Gus hayid mengatakan, berdasarkan pendapat mutamad atau yang kuat ulama sepakat bahwa membunuh kucing hukumnya haram. Namun ada pendapat dari beberapa ulama, termasuk al-qadli husain yang disebutkan ibnu hajar al-haitami yang berpendapat kucing boleh dibunuh jika membahayakan manusia.
Manusia pun bisa mengambil tindakan terukur terhadap kucing bila sudah sangat membahayakan. Gus hayid mencontohkan ketika seekor kucing hendak melukai seorang anak balita. Untuk menyelamatkan anak tersebut makan orang tuanya boleh melemparkan benda dari jarak jauh ke arah kucing dengan tujuan mengusir atau menjauhkan kucing tersebut.
Namun ternyata lemparan benda itu membuat kucing tak sadarkan diri bahkan hingga mati. Maka menurut dia situasi tersebut tidak termasuk menganiaya kucing atau bertujuan membunuh kucing tetapi untuk menyelamatkan atau menjaga jiwa manusia.
Rasulullah dalam hadits riwayat Imam Muslim melarang manusia untuk menjadikan nyawa binatang sebagai taruhan atau permainan:
وَعَنِ اِبْنِ عَبَّاسٍ رَضِيَ اَللَّهُ عَنْهُمَا; أَنَّ اَلنَّبِيَّ صلى الله عليه وسلم قَالَ: لَا تَتَّخِذُوا شَيْئاً فِيهِ اَلرُّوحُ غَرَضًا رَوَاهُ مُسْلِمٌ
Artinya, “Dari Ibnu ‘Abbas RA, ia berkata, Nabi Muhammad SAW bersabda, ‘Jangan kalian menjadikan binatang bernyawa sebagai sasaran bulan-bulanan,’” (HR Muslim).
Membunuh dalam konteks yang tidak sengaja seperti itu tidak masalah karena ada ilat,ada dasar alasan yang kuat. Tetapu kalau membunuh kucing seperti yang dilakukan orang yang di sekolahan itu, yang karena menganggu sekolahnya terus dipukuli sampai mati, itu haram.

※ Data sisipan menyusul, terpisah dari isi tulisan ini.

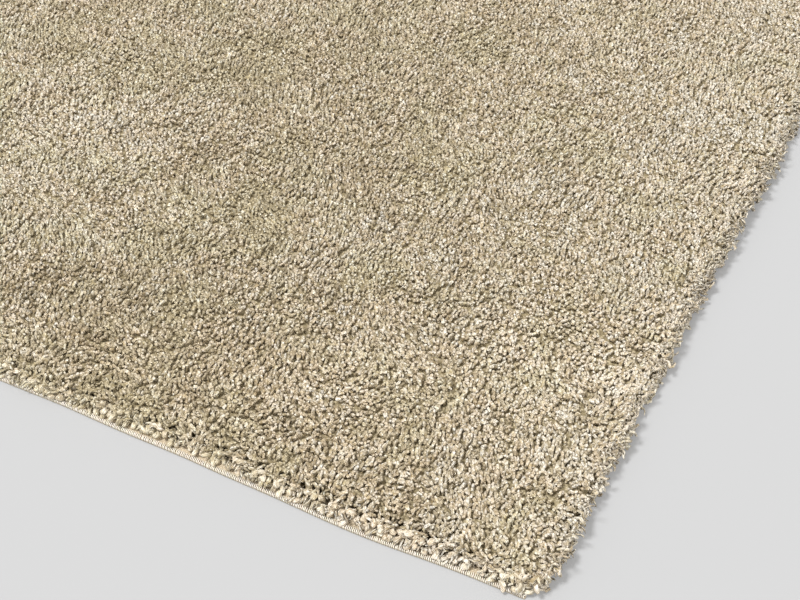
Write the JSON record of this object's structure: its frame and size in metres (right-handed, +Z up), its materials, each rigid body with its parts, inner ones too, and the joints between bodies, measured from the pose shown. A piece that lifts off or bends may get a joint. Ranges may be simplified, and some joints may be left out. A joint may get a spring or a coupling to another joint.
{
  "type": "shag rug",
  "caption": "Rectangular deep-pile shag rug lying flat: woven ground cloth with a bare strip and an overlocked edging at each end, under a lumpy pile with locks drooping round its rim",
  "frame": {"origin": "on the floor under the centre of the rug", "axes": "+Z up, X across the rug's width, Y along its length; the near end with its bare strip is at -Y"},
  "size_m": [1.2418, 1.7048, 0.0333],
  "materials": {
    "pile_yarn": "matt twisted yarn",
    "jute_cloth": "coarse plain weave",
    "binding_yarn": "overlocked yarn"
  },
  "bodies": {
    "root": {"ground_cloth": "jute_cloth", "pile": "pile_yarn", "edging_near": "binding_yarn", "edging_far": "binding_yarn"}
  },
  "joints": []
}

Dalam hukum positif di Indonesia, menurut Gus hayid pelaku penganiayaan dan pembunuhan terhadap hewan dapat di jerat pasal 302 KUHP. Gus hayid mengajak umat islam memetik hikmah dari Abdurrahman bin shakhr al-azdi yakni seorang sahabat yang sangat dekat dengan Rasulullah.
Rasululullah bersada:
إِنَّ اللَّهَ كَتَبَ الْإِحْسَانَ عَلَى كُلِّ شَيْءٍ فَإِذَا قَتَلْتُمْ فَأَحْسِنُوا الْقِتْلَةَ وَإِذَا ذَبَحْتُمْ فَأَحْسِنُوا الذَّبْحَ وَلْيُحِدَّ أَحَدُكُمْ شَفْرَتَهُ فَلْيُرِحْ ذَبِيحَتَهُ
Artinya:
“Sesungguhnya Allah telah mewajibkan ihsan (berbuat baik) atas segala sesuatu, maka apabila kalian membunuh hendaklah berlaku ihsan di dalam pembunuhan, dan apabila kalian menyembelih hendaklah berlaku baik di dalam penyembelihan, dan hendaklah salah seorang kamu menyenangkan sembelihannya, dan hendaklah ia mempertajam mata pisaunya.” (HR Muslim).